Rétive étoffe des rêves

(les habits d'Arlequin encore à venir)

 

 

« Donnez-moi de nouvelles données »

(Alain Bashung, A perte de vue, 1994)

 

 

L'histoire de la comptabilité des faits accomplis, en préférant Les Leçons sur la philosophie de l'histoire de Hegel aux « Thèses sur le concept d'histoire » de Walter Benjamin, ne rend justice ni à la continuation des résistances minoritaires ni aux potentialités non réalisées du passé qui sont toujours disponibles pour l'avenir. Les poèmes d'Allen Ginsberg sont eux aussi disponibles pour de nouveaux usages subversifs ou transgressifs qu'il faut vouloir expérimenter. Et le faucon maltais comme le disait de manière shakespearienne Sam Spade lui-même est fait de cette étoffe des songes rétive à tous les arraisonnements, offerte aux rapiéçages d'habits d'Arlequin encore à venir.
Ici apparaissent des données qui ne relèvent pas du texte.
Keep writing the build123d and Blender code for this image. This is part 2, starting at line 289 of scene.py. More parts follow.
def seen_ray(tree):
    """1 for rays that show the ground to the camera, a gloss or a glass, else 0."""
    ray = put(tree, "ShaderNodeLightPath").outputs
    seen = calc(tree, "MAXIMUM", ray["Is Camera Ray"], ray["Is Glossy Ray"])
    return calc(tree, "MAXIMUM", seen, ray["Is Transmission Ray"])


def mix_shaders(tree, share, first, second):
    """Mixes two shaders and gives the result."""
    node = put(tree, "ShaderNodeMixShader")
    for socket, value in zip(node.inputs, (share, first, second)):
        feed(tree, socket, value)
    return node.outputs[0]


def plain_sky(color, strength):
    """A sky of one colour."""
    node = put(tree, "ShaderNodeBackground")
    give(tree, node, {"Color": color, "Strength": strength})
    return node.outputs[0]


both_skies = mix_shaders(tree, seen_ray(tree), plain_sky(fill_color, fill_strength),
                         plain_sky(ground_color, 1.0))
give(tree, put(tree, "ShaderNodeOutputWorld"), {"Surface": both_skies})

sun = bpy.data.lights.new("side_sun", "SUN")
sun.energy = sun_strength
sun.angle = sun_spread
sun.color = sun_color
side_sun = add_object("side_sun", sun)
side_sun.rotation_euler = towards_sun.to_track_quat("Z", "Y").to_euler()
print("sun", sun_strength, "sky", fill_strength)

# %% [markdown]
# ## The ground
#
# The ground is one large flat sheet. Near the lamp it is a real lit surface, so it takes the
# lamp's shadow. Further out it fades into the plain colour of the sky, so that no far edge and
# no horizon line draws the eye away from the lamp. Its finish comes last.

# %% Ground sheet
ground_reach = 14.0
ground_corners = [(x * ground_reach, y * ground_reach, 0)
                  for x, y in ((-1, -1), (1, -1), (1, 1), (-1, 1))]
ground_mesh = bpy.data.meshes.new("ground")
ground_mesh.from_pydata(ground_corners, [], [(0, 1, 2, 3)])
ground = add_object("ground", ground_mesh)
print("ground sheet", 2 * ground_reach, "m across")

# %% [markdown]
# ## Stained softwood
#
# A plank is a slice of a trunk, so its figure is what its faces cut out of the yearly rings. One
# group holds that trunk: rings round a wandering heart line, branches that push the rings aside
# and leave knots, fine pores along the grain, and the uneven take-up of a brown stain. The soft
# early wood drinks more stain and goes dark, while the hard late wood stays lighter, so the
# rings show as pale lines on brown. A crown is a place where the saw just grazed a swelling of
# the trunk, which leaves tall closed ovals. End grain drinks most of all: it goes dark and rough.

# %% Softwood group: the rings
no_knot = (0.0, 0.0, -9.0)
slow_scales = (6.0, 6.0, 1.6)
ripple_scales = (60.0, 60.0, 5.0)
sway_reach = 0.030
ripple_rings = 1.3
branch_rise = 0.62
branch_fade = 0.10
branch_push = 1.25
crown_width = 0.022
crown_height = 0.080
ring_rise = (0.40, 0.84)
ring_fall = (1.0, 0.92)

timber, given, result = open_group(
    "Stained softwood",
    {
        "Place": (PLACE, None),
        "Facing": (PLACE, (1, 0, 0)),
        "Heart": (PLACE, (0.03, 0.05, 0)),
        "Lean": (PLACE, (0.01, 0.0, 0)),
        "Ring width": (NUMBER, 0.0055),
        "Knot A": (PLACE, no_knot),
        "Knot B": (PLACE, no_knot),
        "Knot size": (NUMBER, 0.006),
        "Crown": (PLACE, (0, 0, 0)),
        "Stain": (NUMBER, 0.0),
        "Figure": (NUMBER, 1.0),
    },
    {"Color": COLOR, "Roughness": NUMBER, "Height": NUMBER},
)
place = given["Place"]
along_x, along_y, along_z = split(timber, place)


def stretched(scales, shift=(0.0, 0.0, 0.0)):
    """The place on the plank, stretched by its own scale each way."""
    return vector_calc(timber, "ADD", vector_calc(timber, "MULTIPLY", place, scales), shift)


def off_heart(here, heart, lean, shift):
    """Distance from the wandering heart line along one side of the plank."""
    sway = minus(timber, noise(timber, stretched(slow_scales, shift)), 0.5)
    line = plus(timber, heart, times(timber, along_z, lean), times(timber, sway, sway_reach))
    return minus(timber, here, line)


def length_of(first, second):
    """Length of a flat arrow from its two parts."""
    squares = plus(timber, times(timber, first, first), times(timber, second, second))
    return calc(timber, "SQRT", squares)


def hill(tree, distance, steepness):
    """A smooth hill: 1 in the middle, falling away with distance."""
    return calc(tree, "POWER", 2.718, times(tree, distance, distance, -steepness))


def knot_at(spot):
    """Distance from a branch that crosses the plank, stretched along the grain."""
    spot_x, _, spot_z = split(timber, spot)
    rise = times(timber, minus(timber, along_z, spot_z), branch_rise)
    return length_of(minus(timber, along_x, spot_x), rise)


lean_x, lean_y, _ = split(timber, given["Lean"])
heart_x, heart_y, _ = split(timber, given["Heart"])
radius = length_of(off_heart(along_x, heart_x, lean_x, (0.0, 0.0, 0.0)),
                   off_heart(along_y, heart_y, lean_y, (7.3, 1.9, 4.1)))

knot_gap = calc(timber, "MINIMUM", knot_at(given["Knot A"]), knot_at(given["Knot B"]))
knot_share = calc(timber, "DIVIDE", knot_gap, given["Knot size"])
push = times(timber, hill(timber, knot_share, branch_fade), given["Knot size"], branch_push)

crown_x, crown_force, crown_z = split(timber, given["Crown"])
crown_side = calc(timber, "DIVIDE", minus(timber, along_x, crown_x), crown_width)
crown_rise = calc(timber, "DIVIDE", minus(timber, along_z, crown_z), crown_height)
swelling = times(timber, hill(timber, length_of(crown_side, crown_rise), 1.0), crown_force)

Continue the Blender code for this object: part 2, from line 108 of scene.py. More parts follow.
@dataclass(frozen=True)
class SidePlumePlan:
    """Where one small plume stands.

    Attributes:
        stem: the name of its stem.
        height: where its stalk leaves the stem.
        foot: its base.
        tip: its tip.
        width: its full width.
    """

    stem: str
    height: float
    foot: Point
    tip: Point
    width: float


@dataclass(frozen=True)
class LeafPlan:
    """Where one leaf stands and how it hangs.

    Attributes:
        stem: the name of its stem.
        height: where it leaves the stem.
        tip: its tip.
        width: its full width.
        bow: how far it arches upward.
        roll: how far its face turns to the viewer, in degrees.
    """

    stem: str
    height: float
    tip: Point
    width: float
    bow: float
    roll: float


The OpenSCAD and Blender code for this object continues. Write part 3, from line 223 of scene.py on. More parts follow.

Donnez-nous de nouvelles données, voilà ce que l'on serait en droit de demander aux dramaturges et aux metteurs en scène. C'est cette contre-histoire qu'il resterait alors à écrire, à faire et à vivre, qui autorisait d'ailleurs les festivités haussmanniennes de Paris nous appartient à voir depuis les façades du projet urbanistique du « Grand Paris » ressurgir le spectre de la Commune, qui permettait encore aux sans-voix de la migration clandestine de 81 avenue Victor Hugo (2015) de s'exposer dans la comparution d'un corps collectif épique.

 

 

Face à l'histoire univoque des mauvais comptes de l'économie numérique en ponctuation finale de la comptabilité des idéaux récupérés, la contre-histoire devrait encore savoir persévérer à faire entendre les voix dissonantes du poème, d'Allen Ginsberg ou d'autres, qui assure sur scène comme ailleurs la garde du nombre empêchant de compter.